MPD, Gforker, Remshell, Hydra, OSC mpiexec, OSU mpirun and probably many other process managers use the simple PMI wire protocol. So, as long as the MPI application is linked with the simple PMI library, you can use any of these process managers interchangeably. Simple PMI library is what you are linked to by default when you build MPICH2 using the default options.
srun uses slurm PMI. When you configure MPICH2 using --with-pmi=slurm, it links with the slurm PMI library. Only srun is compatible with this slurm PMI library, so only that can be used. The slurm folks came out with their own "mpiexec" executable, which essentially wraps around srun, so that uses the slurm PMI as well.
So, in some sense, mpiexec or srun is just a user interface for you to talk in the appropriate PMI wire protocol. If you have a mismatch, the MPI process will not be able to detect their rank, the job size, etc., so all processes think they are rank 0.

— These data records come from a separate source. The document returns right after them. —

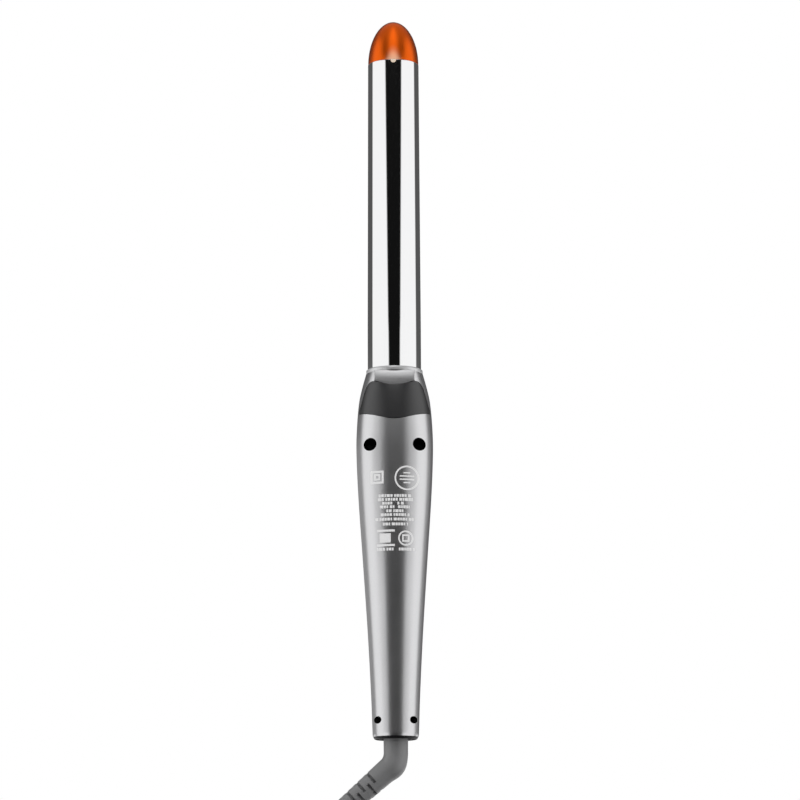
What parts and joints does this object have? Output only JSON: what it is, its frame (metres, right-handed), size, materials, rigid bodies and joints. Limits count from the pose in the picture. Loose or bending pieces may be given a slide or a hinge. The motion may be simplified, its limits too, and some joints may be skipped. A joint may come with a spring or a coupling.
{
  "type": "curling iron",
  "caption": "Hair curling iron with a chrome barrel, spring clamp, bullet-shaped cool tip, waisted silver handle, flip-out rest stand and a swivel cord hung in a tied hank.",
  "frame": {"origin": "on the axis of the handle at the middle of the grip, 80 mm above the tail end", "axes": "+Z along the barrel towards the cool tip, -Y out of the back with the rest stand, +Y out of the front with the clamp and the switch"},
  "size_m": [0.0778, 0.0573, 0.6134],
  "materials": {
    "silver_paint": "silver metallic paint over moulded plastic, satin clear coat",
    "dark_plastic": "black moulded plastic, fine texture",
    "dark_satin": "dark grey moulded plastic, satin",
    "black_steel": "blackened steel",
    "steel": "zinc-plated steel",
    "chrome": "polished mirror plating",
    "heat_plastic": "pale heat-resistant plastic, matt",
    "orange_plastic": "orange heat-resistant plastic, satin, slightly translucent",
    "ceramic": "white ceramic",
    "aluminium": "extruded",
    "mica": "mica sheet",
    "sensor_glass": "glass bead",
    "lead_sleeve": "silicone sleeve",
    "board_green": "solder mask",
    "capacitor_yellow": "epoxy film",
    "led_red": "tinted epoxy",
    "lens_orange": "tinted clear plastic",
    "brass": "plain",
    "brass_plated": "nickel-plated brass",
    "cord_rubber": "dark grey, satin",
    "plug_rubber": "dark grey moulded, satin",
    "tie_plastic": "black strap"
  },
  "bodies": {
    "handle": {"rear_shell": "silver_paint", "front_shell": "silver_paint", "neck_ring": "silver_paint", "tail_ring": "dark_plastic", "upper_screws": "black_steel", "lower_screws": "black_steel", "barrel_tube": "chrome", "barrel_mount": "heat_plastic", "cool_tip": "orange_plastic", "tip_insulator": "heat_plastic", "heater_element": "ceramic", "heat_spreader_front": "aluminium", "heat_spreader_rear": "aluminium", "mica_sheets": "mica", "temperature_sensor": "sensor_glass", "thermal_fuse": "steel", "heater_leads": "lead_sleeve", "circuit_board": "board_green", "triac": "dark_plastic", "capacitor": "capacitor_yellow", "indicator_led": "led_red", "indicator_lens": "lens_orange", "switch_body": "dark_plastic", "mains_leads": "lead_sleeve", "brush_block": "heat_plastic", "brush_contacts": "brass", "clamp_bracket": "steel", "bracket_rivets": "steel", "clamp_pivot_pin": "steel", "clamp_spring": "steel"},
    "clamp": {"clamp_blade": "chrome", "clamp_lever": "dark_satin", "lever_screws": "steel"},
    "stand": {"rest_stand": "dark_satin", "stand_pin": "steel"},
    "switch": {"switch_knob": "dark_satin", "switch_lever": "heat_plastic"},
    "cord": {"swivel_hub": "dark_plastic", "contact_rings": "brass", "strain_relief": "cord_rubber", "cord_tube": "cord_rubber", "cord_hank": "cord_rubber", "hank_tie": "tie_plastic", "cord_tail": "cord_rubber", "plug_body": "plug_rubber", "plug_pins": "brass_plated"}
  },
  "joints": [
    {"name": "clamp_hinge", "type": "hinge", "parent": "handle", "child": "clamp", "pos_m": [0, 0.0184, 0.102], "axis": [-1, 0, 0], "range_deg": [0, 20], "stiffness_Nm_per_rad": 0.3, "springref_deg": -34.38},
    {"name": "stand_hinge", "type": "hinge", "parent": "handle", "child": "stand", "pos_m": [0, -0.0139, 0.0718], "axis": [1, 0, 0], "range_deg": [0, 90]},
    {"name": "switch_slide", "type": "slide", "parent": "handle", "child": "switch", "axis": [0, 0, 1], "range_m": [0, 0.006]},
    {"name": "cord_swivel", "type": "hinge", "parent": "handle", "child": "cord", "pos_m": [0, 0, -0.077], "axis": [0, 0, 1], "continuous": true}
  ]
}
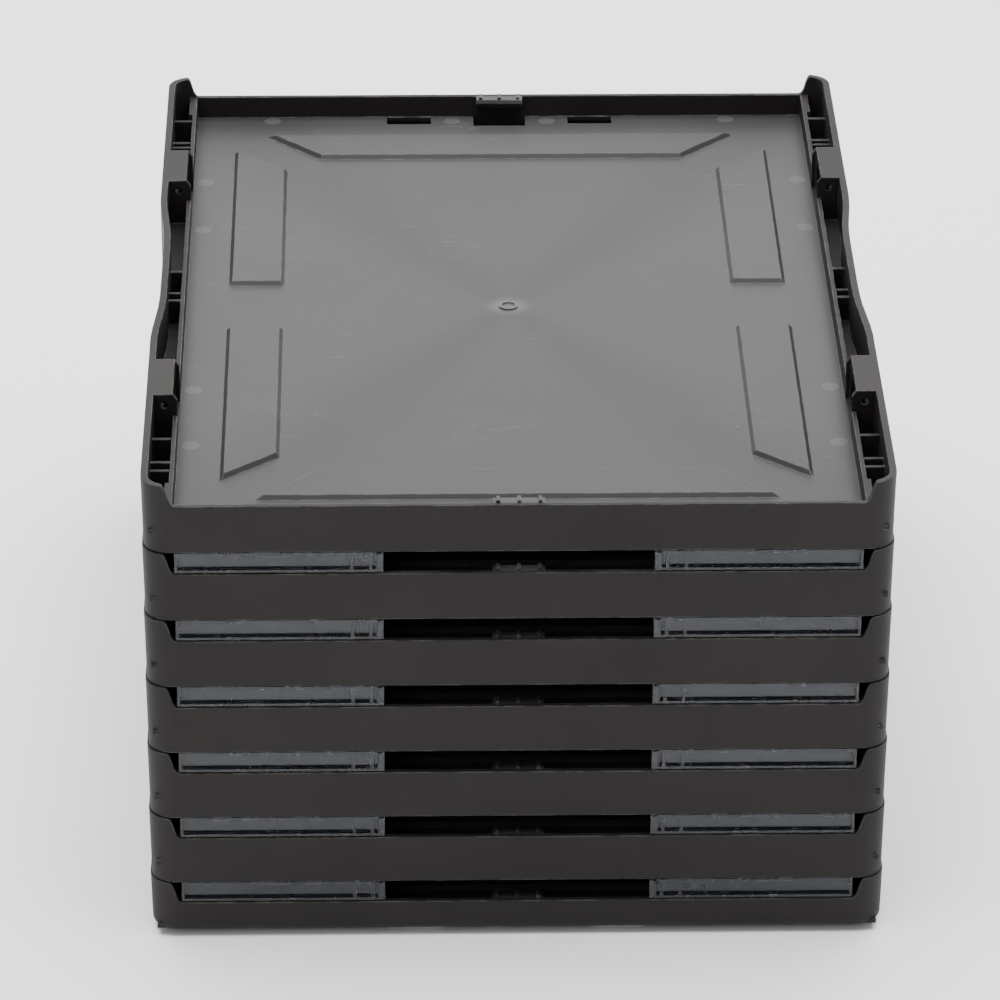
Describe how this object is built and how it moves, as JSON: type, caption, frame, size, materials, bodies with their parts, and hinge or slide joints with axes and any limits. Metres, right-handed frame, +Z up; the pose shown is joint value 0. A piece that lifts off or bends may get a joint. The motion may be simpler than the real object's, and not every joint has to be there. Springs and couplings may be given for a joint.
{
  "type": "collapsible storage crate tower",
  "caption": "Folding storage tower: shallow moulded trays linked by clear side walls that hinge in the middle and fold flat between the trays.",
  "frame": {"origin": "centre of the footprint, on the surface that the feet stand on", "axes": "+Z up, +X to the right across the width, -Y towards the front end"},
  "size_m": [0.25, 0.3448, 0.1726],
  "materials": {
    "charcoal_plastic": "fine-textured moulded plastic, satin",
    "clear_plastic": "clear smoky plastic, glossy",
    "steel_rod": "drawn steel wire",
    "rubber_foot": "matt black rubber"
  },
  "bodies": {
    "base": {"base_tray": "charcoal_plastic", "foot_front_left": "rubber_foot", "foot_front_right": "rubber_foot", "foot_rear_left": "rubber_foot", "foot_rear_right": "rubber_foot"},
    "left_lower_1": {"left_lower_wall_1": "clear_plastic", "left_wall_rod_1": "steel_rod"},
    "left_upper_1": {"left_upper_wall_1": "clear_plastic"},
    "tier_1": {"tray_1": "charcoal_plastic"},
    "right_lower_1": {"right_lower_wall_1": "clear_plastic", "right_wall_rod_1": "steel_rod"},
    "right_upper_1": {"right_upper_wall_1": "clear_plastic"},
    "left_lower_2": {"left_lower_wall_2": "clear_plastic", "left_wall_rod_2": "steel_rod"},
    "left_upper_2": {"left_upper_wall_2": "clear_plastic"},
    "tier_2": {"tray_2": "charcoal_plastic"},
    "right_lower_2": {"right_lower_wall_2": "clear_plastic", "right_wall_rod_2": "steel_rod"},
    "right_upper_2": {"right_upper_wall_2": "clear_plastic"},
    "left_lower_3": {"left_lower_wall_3": "clear_plastic", "left_wall_rod_3": "steel_rod"},
    "left_upper_3": {"left_upper_wall_3": "clear_plastic"},
    "tier_3": {"tray_3": "charcoal_plastic"},
    "right_lower_3": {"right_lower_wall_3": "clear_plastic", "right_wall_rod_3": "steel_rod"},
    "right_upper_3": {"right_upper_wall_3": "clear_plastic"},
    "left_lower_4": {"left_lower_wall_4": "clear_plastic", "left_wall_rod_4": "steel_rod"},
    "left_upper_4": {"left_upper_wall_4": "clear_plastic"},
    "tier_4": {"tray_4": "charcoal_plastic"},
    "right_lower_4": {"right_lower_wall_4": "clear_plastic", "right_wall_rod_4": "steel_rod"},
    "right_upper_4": {"right_upper_wall_4": "clear_plastic"},
    "left_lower_5": {"left_lower_wall_5": "clear_plastic", "left_wall_rod_5": "steel_rod"},
    "left_upper_5": {"left_upper_wall_5": "clear_plastic"},
    "tier_5": {"tray_5": "charcoal_plastic"},
    "right_lower_5": {"right_lower_wall_5": "clear_plastic", "right_wall_rod_5": "steel_rod"},
    "right_upper_5": {"right_upper_wall_5": "clear_plastic"},
    "left_lower_6": {"left_lower_wall_6": "clear_plastic", "left_wall_rod_6": "steel_rod"},
    "left_upper_6": {"left_upper_wall_6": "clear_plastic"},
    "tier_6": {"tray_6": "charcoal_plastic"},
    "right_lower_6": {"right_lower_wall_6": "clear_plastic", "right_wall_rod_6": "steel_rod"},
    "right_upper_6": {"right_upper_wall_6": "clear_plastic"}
  },
  "joints": [
    {"name": "fold_1", "type": "hinge", "parent": "base", "child": "left_lower_1", "pos_m": [-0.1189, 0, 0.0175], "axis": [0, -1, 0], "range_deg": [0, 90]},
    {"name": "left_middle_1", "type": "hinge", "parent": "left_lower_1", "child": "left_upper_1", "pos_m": [-0.0464, 0, 0.0218], "axis": [0, 1, 0], "range_deg": [0, 180]},
    {"name": "left_top_1", "type": "hinge", "parent": "left_upper_1", "child": "tier_1", "pos_m": [-0.1189, 0, 0.0261], "axis": [0, -1, 0], "range_deg": [0, 90]},
    {"name": "right_bottom_1", "type": "hinge", "parent": "base", "child": "right_lower_1", "pos_m": [0.1189, 0, 0.0175], "axis": [0, 1, 0], "range_deg": [0, 90]},
    {"name": "right_middle_1", "type": "hinge", "parent": "right_lower_1", "child": "right_upper_1", "pos_m": [0.0464, 0, 0.0218], "axis": [0, -1, 0], "range_deg": [0, 180]},
    {"name": "fold_2", "type": "hinge", "parent": "tier_1", "child": "left_lower_2", "pos_m": [-0.1189, 0, 0.0427], "axis": [0, -1, 0], "range_deg": [0, 90]},
    {"name": "left_middle_2", "type": "hinge", "parent": "left_lower_2", "child": "left_upper_2", "pos_m": [-0.0464, 0, 0.047], "axis": [0, 1, 0], "range_deg": [0, 180]},
    {"name": "left_top_2", "type": "hinge", "parent": "left_upper_2", "child": "tier_2", "pos_m": [-0.1189, 0, 0.0513], "axis": [0, -1, 0], "range_deg": [0, 90]},
    {"name": "right_bottom_2", "type": "hinge", "parent": "tier_1", "child": "right_lower_2", "pos_m": [0.1189, 0, 0.0427], "axis": [0, 1, 0], "range_deg": [0, 90]},
    {"name": "right_middle_2", "type": "hinge", "parent": "right_lower_2", "child": "right_upper_2", "pos_m": [0.0464, 0, 0.047], "axis": [0, -1, 0], "range_deg": [0, 180]},
    {"name": "fold_3", "type": "hinge", "parent": "tier_2", "child": "left_lower_3", "pos_m": [-0.1189, 0, 0.0679], "axis": [0, -1, 0], "range_deg": [0, 90]},
    {"name": "left_middle_3", "type": "hinge", "parent": "left_lower_3", "child": "left_upper_3", "pos_m": [-0.0464, 0, 0.0722], "axis": [0, 1, 0], "range_deg": [0, 180]},
    {"name": "left_top_3", "type": "hinge", "parent": "left_upper_3", "child": "tier_3", "pos_m": [-0.1189, 0, 0.0765], "axis": [0, -1, 0], "range_deg": [0, 90]},
    {"name": "right_bottom_3", "type": "hinge", "parent": "tier_2", "child": "right_lower_3", "pos_m": [0.1189, 0, 0.0679], "axis": [0, 1, 0], "range_deg": [0, 90]},
    {"name": "right_middle_3", "type": "hinge", "parent": "right_lower_3", "child": "right_upper_3", "pos_m": [0.0464, 0, 0.0722], "axis": [0, -1, 0], "range_deg": [0, 180]},
    {"name": "fold_4", "type": "hinge", "parent": "tier_3", "child": "left_lower_4", "pos_m": [-0.1189, 0, 0.0931], "axis": [0, -1, 0], "range_deg": [0, 90]},
    {"name": "left_middle_4", "type": "hinge", "parent": "left_lower_4", "child": "left_upper_4", "pos_m": [-0.0464, 0, 0.0974], "axis": [0, 1, 0], "range_deg": [0, 180]},
    {"name": "left_top_4", "type": "hinge", "parent": "left_upper_4", "child": "tier_4", "pos_m": [-0.1189, 0, 0.1017], "axis": [0, -1, 0], "range_deg": [0, 90]},
    {"name": "right_bottom_4", "type": "hinge", "parent": "tier_3", "child": "right_lower_4", "pos_m": [0.1189, 0, 0.0931], "axis": [0, 1, 0], "range_deg": [0, 90]},
    {"name": "right_middle_4", "type": "hinge", "parent": "right_lower_4", "child": "right_upper_4", "pos_m": [0.0464, 0, 0.0974], "axis": [0, -1, 0], "range_deg": [0, 180]},
    {"name": "fold_5", "type": "hinge", "parent": "tier_4", "child": "left_lower_5", "pos_m": [-0.1189, 0, 0.1183], "axis": [0, -1, 0], "range_deg": [0, 90]},
    {"name": "left_middle_5", "type": "hinge", "parent": "left_lower_5", "child": "left_upper_5", "pos_m": [-0.0464, 0, 0.1226], "axis": [0, 1, 0], "range_deg": [0, 180]},
    {"name": "left_top_5", "type": "hinge", "parent": "left_upper_5", "child": "tier_5", "pos_m": [-0.1189, 0, 0.1269], "axis": [0, -1, 0], "range_deg": [0, 90]},
    {"name": "right_bottom_5", "type": "hinge", "parent": "tier_4", "child": "right_lower_5", "pos_m": [0.1189, 0, 0.1183], "axis": [0, 1, 0], "range_deg": [0, 90]},
    {"name": "right_middle_5", "type": "hinge", "parent": "right_lower_5", "child": "right_upper_5", "pos_m": [0.0464, 0, 0.1226], "axis": [0, -1, 0], "range_deg": [0, 180]},
    {"name": "fold_6", "type": "hinge", "parent": "tier_5", "child": "left_lower_6", "pos_m": [-0.1189, 0, 0.1435], "axis": [0, -1, 0], "range_deg": [0, 90]},
    {"name": "left_middle_6", "type": "hinge", "parent": "left_lower_6", "child": "left_upper_6", "pos_m": [-0.0464, 0, 0.1478], "axis": [0, 1, 0], "range_deg": [0, 180]},
    {"name": "left_top_6", "type": "hinge", "parent": "left_upper_6", "child": "tier_6", "pos_m": [-0.1189, 0, 0.1521], "axis": [0, -1, 0], "range_deg": [0, 90]},
    {"name": "right_bottom_6", "type": "hinge", "parent": "tier_5", "child": "right_lower_6", "pos_m": [0.1189, 0, 0.1435], "axis": [0, 1, 0], "range_deg": [0, 90]},
    {"name": "right_middle_6", "type": "hinge", "parent": "right_lower_6", "child": "right_upper_6", "pos_m": [0.0464, 0, 0.1478], "axis": [0, -1, 0], "range_deg": [0, 180]}
  ],
  "couplings": [
    {"joint": "left_middle_1", "follows": "fold_1", "ratio": 2},
    {"joint": "left_top_1", "follows": "fold_1", "ratio": 1},
    {"joint": "right_bottom_1", "follows": "fold_1", "ratio": 1},
    {"joint": "right_middle_1", "follows": "fold_1", "ratio": 2},
    {"joint": "left_middle_2", "follows": "fold_2", "ratio": 2},
    {"joint": "left_top_2", "follows": "fold_2", "ratio": 1},
    {"joint": "right_bottom_2", "follows": "fold_2", "ratio": 1},
    {"joint": "right_middle_2", "follows": "fold_2", "ratio": 2},
    {"joint": "left_middle_3", "follows": "fold_3", "ratio": 2},
    {"joint": "left_top_3", "follows": "fold_3", "ratio": 1},
    {"joint": "right_bottom_3", "follows": "fold_3", "ratio": 1},
    {"joint": "right_middle_3", "follows": "fold_3", "ratio": 2},
    {"joint": "left_middle_4", "follows": "fold_4", "ratio": 2},
    {"joint": "left_top_4", "follows": "fold_4", "ratio": 1},
    {"joint": "right_bottom_4", "follows": "fold_4", "ratio": 1},
    {"joint": "right_middle_4", "follows": "fold_4", "ratio": 2},
    {"joint": "left_middle_5", "follows": "fold_5", "ratio": 2},
    {"joint": "left_top_5", "follows": "fold_5", "ratio": 1},
    {"joint": "right_bottom_5", "follows": "fold_5", "ratio": 1},
    {"joint": "right_middle_5", "follows": "fold_5", "ratio": 2},
    {"joint": "left_middle_6", "follows": "fold_6", "ratio": 2},
    {"joint": "left_top_6", "follows": "fold_6", "ratio": 1},
    {"joint": "right_bottom_6", "follows": "fold_6", "ratio": 1},
    {"joint": "right_middle_6", "follows": "fold_6", "ratio": 2}
  ]
}
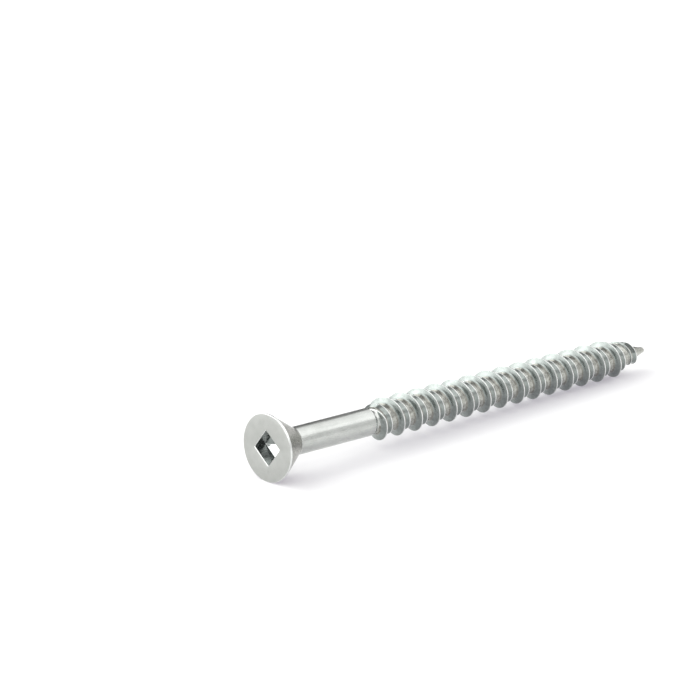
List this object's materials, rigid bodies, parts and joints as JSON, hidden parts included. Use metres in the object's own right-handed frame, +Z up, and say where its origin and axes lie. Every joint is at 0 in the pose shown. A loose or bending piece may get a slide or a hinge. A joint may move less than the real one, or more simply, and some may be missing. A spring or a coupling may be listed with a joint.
{
  "type": "flat head wood screw",
  "caption": "Flat head wood screw with a square drive recess, a smooth shank under the head and a coarse high-low thread that ends in a sharp point.",
  "frame": {"origin": "on the surface that the screw lies on, under the middle of its bounding box", "axes": "+X from the head toward the point, as seen from above; +Z up; the screw lies on its side, with its axis 1.62 degrees below +X"},
  "size_m": [0.0636, 0.008, 0.008],
  "materials": {
    "zinc_plated_steel": "bright zinc plate"
  },
  "bodies": {
    "root": {"screw": "zinc_plated_steel"}
  },
  "joints": []
}
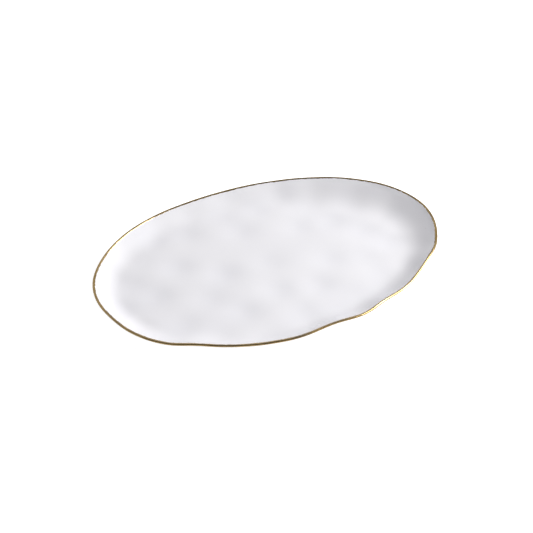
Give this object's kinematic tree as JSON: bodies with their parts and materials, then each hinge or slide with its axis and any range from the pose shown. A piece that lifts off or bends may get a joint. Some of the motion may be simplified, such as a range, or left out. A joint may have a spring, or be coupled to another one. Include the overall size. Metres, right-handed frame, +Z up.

A: The MPICH_PORT_RANGE environment variable allows you to specify the range of TCP ports to be used by the process manager and the MPICH2 library. Set this variable before starting your application with mpiexec. The format of this variable is <low>:<high>. For example, to allow the job launcher and MPICH2 to use ports only between 10000 and 10100, if you're using the bash shell, you would use:
export MPICH_PORT_RANGE=10000:10100
A: The default channel in MPICH2 (starting with the 1.1 series) is ch3:nemesis
. This channel uses busy polling in order to improve intranode shared-memory communication performance. The downside to this is that performance will generally take a dramatic hit if you oversubscribe your nodes. Oversusbscription is the case where you run more processes on a node than there are cores on the node. In this scenario, you have a few choices:
--with-device=ch3:sock
. This will use the older ch3:sock
channel that does not busy poll. This channel will be slower for intra-node communication, but it will perform much better in the oversubscription scenario.